• **Objective**:
Nothing should be output except the lines from the one containing "cad_parts[node].data.materials.append(along if number" through the one containing "camera and light", both ends included, each repeated exactly.

• **Material to process**:
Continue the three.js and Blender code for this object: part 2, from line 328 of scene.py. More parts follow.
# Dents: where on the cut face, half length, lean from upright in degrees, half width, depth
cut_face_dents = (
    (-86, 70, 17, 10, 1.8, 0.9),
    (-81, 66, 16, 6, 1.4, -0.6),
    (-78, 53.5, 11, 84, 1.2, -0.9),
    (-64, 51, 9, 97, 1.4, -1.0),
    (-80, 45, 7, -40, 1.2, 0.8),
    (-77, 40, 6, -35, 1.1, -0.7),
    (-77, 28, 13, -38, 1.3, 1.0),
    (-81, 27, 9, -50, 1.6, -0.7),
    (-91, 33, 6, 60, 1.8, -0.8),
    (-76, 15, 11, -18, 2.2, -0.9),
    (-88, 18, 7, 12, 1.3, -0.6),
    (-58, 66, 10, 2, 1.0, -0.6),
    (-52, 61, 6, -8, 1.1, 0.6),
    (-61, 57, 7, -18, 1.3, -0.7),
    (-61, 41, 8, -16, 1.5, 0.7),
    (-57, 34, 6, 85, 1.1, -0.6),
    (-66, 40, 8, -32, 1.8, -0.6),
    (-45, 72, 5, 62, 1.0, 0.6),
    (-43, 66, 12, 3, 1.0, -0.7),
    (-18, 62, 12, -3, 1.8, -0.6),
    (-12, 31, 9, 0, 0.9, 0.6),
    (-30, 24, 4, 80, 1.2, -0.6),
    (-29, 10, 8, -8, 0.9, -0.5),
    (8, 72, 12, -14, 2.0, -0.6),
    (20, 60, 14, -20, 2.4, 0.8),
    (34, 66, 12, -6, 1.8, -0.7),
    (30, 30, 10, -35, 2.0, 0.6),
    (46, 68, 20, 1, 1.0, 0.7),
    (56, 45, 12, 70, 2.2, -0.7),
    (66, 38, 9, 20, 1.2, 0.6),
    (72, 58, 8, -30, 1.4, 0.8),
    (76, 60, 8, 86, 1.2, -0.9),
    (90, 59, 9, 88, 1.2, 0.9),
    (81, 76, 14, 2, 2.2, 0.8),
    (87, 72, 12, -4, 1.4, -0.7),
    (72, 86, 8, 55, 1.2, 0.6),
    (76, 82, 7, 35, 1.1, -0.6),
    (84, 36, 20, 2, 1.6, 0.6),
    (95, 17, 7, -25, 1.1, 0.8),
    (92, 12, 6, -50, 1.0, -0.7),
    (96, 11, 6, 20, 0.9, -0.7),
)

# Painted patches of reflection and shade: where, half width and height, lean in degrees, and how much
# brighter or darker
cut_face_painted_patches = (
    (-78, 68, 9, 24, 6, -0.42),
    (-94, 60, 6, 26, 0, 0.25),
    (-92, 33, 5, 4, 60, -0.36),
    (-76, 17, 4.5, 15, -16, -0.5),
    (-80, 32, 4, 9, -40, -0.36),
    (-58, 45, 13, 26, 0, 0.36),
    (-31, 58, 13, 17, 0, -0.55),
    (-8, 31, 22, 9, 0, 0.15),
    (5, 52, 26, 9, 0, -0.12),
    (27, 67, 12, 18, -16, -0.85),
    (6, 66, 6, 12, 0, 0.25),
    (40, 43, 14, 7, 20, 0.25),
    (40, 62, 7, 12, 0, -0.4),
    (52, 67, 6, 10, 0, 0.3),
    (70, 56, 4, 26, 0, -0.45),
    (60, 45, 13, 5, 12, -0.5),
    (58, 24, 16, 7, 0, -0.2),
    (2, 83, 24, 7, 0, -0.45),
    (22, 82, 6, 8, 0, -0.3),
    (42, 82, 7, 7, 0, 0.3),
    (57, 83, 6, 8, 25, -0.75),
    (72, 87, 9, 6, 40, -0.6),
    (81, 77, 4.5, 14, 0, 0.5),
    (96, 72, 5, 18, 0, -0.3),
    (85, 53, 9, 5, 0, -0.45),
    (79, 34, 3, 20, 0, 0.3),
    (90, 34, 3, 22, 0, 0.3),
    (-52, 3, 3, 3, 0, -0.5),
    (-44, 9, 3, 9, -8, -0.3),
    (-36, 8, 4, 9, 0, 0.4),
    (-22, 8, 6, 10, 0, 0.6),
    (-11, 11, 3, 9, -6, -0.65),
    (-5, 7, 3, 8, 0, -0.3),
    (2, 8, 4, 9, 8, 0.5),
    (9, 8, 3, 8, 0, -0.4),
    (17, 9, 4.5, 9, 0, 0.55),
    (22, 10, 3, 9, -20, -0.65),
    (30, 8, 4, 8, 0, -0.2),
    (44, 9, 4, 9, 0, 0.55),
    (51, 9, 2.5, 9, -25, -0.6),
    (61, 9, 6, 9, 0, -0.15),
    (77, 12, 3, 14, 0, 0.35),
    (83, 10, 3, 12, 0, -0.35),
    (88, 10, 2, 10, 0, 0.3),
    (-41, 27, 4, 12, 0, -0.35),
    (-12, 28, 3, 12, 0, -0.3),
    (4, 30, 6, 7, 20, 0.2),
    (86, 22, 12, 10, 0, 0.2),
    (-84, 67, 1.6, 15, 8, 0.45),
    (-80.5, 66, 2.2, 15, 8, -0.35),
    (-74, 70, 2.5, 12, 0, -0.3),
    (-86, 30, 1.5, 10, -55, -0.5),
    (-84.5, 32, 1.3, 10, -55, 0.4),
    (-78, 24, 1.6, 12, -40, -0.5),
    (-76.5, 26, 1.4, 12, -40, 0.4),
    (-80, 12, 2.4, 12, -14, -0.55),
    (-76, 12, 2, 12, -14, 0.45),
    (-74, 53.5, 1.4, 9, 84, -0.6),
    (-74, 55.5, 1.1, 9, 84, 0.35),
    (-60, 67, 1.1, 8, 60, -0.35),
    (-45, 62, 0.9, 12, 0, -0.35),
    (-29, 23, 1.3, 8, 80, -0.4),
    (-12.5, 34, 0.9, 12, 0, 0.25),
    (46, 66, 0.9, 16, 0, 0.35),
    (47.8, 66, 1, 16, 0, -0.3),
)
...
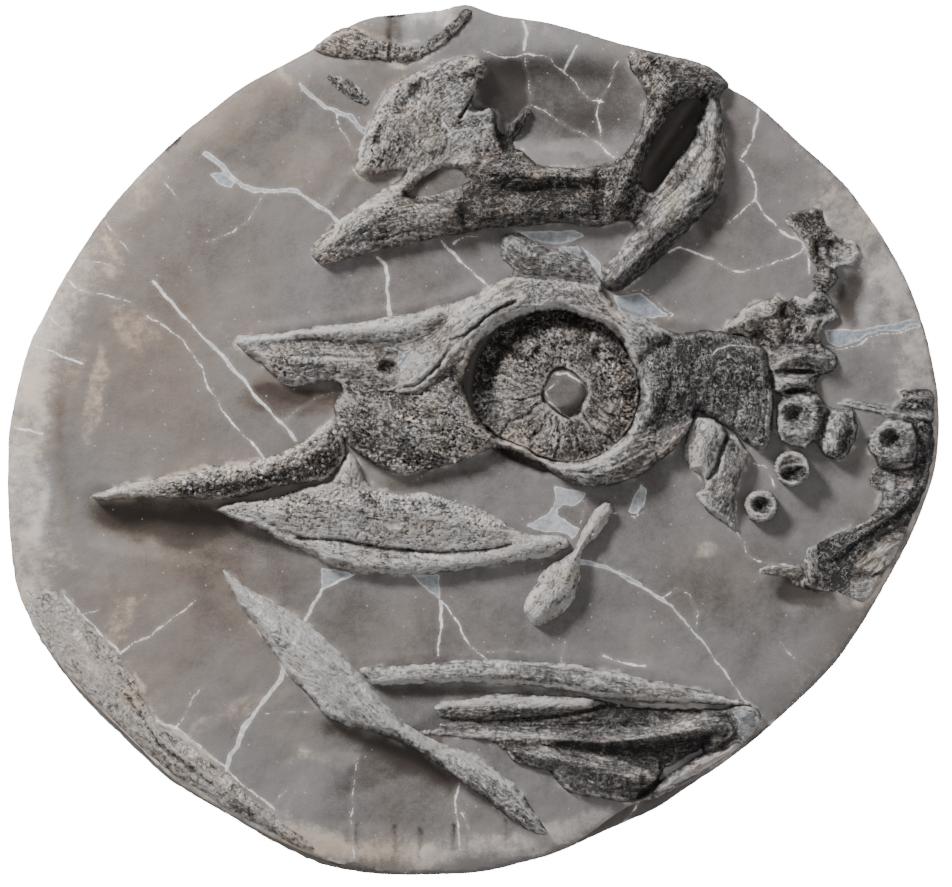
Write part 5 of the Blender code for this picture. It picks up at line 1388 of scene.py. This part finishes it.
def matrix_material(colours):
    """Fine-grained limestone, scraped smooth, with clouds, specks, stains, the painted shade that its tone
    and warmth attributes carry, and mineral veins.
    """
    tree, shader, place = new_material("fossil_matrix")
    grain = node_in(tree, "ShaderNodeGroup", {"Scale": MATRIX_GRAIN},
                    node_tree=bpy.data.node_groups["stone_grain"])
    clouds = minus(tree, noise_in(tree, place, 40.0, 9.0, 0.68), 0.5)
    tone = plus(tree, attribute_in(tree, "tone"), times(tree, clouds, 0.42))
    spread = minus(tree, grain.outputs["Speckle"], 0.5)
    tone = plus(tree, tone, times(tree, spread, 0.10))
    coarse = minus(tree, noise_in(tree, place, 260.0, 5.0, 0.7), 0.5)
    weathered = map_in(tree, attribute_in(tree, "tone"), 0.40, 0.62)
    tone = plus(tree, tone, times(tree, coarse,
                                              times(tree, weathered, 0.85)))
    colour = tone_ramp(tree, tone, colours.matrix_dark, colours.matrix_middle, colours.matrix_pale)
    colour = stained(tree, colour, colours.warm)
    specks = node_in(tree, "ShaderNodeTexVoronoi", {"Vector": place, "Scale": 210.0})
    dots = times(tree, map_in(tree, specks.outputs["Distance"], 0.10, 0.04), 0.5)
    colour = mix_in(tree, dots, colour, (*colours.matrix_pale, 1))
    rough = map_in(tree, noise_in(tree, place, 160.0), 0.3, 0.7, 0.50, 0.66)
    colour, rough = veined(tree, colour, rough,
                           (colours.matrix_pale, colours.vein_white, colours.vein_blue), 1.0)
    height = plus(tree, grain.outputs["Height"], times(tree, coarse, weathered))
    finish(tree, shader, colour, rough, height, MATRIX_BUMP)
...
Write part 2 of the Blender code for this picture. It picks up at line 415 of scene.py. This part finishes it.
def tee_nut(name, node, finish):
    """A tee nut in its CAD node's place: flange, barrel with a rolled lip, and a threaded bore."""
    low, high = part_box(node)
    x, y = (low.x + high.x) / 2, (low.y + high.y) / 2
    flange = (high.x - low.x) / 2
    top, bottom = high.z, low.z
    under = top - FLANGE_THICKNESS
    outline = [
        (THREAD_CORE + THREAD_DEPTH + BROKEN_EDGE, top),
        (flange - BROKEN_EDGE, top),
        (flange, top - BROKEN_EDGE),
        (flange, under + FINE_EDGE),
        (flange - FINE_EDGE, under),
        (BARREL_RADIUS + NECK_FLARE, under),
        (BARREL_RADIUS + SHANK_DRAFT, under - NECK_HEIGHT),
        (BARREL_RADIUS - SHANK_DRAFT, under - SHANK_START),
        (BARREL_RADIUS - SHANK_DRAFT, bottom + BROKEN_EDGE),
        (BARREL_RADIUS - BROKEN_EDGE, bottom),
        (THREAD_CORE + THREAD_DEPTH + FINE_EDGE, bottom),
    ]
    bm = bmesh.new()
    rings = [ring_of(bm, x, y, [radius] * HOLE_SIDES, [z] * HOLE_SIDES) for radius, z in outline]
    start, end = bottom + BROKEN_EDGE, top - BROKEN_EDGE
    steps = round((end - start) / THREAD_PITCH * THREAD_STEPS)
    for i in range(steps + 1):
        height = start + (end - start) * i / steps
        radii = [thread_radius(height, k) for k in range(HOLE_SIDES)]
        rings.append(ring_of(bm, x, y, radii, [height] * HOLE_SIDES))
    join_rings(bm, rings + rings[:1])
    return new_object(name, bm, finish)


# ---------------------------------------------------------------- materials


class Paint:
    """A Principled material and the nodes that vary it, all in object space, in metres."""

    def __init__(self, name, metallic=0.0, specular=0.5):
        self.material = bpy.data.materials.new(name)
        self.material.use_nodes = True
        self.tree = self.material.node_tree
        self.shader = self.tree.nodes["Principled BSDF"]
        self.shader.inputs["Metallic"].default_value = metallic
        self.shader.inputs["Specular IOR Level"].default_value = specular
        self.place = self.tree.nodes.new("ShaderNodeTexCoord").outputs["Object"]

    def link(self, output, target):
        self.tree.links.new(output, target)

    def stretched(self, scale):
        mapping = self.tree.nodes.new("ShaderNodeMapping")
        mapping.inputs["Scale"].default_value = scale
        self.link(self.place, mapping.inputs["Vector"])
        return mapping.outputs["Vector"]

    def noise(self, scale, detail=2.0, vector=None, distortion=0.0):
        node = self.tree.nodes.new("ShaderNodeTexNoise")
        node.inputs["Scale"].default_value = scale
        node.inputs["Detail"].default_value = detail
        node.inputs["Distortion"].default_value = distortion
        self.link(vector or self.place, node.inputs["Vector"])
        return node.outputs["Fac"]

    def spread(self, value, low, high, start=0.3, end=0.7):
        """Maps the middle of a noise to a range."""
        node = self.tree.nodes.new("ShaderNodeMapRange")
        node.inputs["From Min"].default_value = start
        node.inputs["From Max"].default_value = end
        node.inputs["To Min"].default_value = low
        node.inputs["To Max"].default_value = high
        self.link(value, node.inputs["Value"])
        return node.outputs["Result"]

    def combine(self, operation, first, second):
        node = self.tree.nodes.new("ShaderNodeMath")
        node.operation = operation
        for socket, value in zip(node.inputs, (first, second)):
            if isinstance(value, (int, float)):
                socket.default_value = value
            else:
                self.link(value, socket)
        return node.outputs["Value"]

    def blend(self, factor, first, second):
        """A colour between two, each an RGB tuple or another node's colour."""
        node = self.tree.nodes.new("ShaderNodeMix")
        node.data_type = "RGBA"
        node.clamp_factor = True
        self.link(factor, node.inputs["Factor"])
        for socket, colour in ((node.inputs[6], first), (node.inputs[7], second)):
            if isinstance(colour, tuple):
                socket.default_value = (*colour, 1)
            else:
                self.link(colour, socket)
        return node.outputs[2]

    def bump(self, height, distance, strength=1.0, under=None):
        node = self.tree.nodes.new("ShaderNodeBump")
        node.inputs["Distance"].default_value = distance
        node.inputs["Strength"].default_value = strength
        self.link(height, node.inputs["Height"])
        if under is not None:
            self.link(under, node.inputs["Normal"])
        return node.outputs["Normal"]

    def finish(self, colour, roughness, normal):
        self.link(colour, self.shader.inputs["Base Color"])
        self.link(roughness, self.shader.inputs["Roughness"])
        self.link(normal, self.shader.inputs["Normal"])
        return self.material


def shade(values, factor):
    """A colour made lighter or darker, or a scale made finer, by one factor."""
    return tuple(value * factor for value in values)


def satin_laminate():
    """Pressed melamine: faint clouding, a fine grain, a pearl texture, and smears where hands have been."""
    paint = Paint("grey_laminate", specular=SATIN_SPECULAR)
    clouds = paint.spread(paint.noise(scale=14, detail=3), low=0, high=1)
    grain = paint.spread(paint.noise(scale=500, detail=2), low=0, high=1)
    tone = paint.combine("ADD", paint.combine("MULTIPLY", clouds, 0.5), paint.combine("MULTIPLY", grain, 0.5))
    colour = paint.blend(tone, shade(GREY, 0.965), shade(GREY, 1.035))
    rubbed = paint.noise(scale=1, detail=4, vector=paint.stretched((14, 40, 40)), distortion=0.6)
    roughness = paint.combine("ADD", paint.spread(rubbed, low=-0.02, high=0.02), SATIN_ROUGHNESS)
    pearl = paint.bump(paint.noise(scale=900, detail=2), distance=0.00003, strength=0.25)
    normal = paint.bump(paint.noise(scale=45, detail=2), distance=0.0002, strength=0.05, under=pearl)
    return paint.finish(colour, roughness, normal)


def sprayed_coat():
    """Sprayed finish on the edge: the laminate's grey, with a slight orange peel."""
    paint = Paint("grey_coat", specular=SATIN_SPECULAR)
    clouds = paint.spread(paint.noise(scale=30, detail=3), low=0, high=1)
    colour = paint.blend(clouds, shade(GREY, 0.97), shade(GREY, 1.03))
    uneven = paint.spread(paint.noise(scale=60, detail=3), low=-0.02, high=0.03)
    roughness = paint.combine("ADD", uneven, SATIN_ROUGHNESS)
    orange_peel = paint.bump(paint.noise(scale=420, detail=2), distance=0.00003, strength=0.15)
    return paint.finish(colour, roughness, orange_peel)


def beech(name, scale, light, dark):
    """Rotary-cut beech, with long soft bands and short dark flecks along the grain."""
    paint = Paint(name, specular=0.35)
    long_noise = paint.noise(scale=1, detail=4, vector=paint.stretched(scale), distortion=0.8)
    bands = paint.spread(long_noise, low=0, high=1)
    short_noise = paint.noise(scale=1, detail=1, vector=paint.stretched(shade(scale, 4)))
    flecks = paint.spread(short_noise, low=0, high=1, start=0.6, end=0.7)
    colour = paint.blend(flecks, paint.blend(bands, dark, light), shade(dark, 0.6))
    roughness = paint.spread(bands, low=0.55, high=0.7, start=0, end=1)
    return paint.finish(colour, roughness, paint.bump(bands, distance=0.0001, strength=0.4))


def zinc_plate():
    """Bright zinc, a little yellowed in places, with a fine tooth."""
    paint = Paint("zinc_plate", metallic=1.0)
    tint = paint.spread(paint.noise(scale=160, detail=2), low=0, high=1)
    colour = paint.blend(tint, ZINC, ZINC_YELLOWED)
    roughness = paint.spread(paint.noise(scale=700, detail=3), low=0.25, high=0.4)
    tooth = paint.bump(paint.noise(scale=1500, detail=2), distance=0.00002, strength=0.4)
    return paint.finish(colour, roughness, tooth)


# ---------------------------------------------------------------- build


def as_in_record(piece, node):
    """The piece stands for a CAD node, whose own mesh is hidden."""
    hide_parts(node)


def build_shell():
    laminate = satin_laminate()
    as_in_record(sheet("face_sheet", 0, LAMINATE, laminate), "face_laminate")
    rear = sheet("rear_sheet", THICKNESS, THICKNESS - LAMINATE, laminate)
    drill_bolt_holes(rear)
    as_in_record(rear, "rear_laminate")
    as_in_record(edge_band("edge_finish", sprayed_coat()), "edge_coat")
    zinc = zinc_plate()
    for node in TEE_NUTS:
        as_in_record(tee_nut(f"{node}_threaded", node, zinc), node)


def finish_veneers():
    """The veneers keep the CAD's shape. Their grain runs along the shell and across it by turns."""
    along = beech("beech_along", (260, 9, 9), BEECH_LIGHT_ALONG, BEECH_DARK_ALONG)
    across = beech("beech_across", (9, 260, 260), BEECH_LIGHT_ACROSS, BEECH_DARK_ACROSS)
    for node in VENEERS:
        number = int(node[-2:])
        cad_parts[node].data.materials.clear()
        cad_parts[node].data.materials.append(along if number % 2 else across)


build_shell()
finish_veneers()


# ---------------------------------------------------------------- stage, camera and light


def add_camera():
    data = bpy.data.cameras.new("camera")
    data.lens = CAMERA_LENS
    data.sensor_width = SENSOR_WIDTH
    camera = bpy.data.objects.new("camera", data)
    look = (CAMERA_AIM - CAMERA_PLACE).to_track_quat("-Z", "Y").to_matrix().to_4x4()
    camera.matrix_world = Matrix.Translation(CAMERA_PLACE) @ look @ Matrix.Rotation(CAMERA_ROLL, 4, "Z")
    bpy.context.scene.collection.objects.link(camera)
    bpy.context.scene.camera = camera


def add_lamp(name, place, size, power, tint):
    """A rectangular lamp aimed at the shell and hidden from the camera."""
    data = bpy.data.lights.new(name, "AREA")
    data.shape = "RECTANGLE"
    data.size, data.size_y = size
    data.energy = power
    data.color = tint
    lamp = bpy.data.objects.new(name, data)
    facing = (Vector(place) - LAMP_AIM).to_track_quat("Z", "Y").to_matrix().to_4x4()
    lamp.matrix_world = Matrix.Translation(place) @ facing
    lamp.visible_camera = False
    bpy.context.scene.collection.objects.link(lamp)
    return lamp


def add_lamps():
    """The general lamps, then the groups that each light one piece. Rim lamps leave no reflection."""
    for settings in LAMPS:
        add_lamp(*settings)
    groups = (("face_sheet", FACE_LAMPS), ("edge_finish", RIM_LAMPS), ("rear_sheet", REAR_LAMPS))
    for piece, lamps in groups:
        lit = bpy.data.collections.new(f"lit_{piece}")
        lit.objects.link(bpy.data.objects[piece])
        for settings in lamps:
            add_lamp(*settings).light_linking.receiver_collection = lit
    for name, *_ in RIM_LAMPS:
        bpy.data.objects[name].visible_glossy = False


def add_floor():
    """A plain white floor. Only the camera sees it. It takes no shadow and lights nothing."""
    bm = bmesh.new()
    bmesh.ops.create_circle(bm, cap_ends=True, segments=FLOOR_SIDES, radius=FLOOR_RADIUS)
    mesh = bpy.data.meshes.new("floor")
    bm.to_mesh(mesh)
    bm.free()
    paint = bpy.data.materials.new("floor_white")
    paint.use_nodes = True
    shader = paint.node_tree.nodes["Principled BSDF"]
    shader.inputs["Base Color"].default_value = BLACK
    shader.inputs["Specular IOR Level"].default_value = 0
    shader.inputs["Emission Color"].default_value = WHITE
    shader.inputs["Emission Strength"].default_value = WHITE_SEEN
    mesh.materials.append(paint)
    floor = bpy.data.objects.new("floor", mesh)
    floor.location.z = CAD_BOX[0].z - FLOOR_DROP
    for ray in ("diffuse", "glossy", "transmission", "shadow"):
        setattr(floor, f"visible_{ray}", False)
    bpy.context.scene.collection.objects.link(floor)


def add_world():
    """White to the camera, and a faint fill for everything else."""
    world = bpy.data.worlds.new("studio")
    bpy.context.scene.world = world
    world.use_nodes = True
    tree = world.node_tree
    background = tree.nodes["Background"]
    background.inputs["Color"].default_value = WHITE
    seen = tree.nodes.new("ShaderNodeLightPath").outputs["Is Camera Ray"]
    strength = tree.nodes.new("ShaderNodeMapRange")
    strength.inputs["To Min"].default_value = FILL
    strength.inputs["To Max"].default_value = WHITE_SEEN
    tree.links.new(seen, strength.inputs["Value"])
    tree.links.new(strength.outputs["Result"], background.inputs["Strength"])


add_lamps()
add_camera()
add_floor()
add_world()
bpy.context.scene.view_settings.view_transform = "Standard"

• **Solution for this exercise**:
        cad_parts[node].data.materials.append(along if number % 2 else across)


build_shell()
finish_veneers()


# ---------------------------------------------------------------- stage, camera and light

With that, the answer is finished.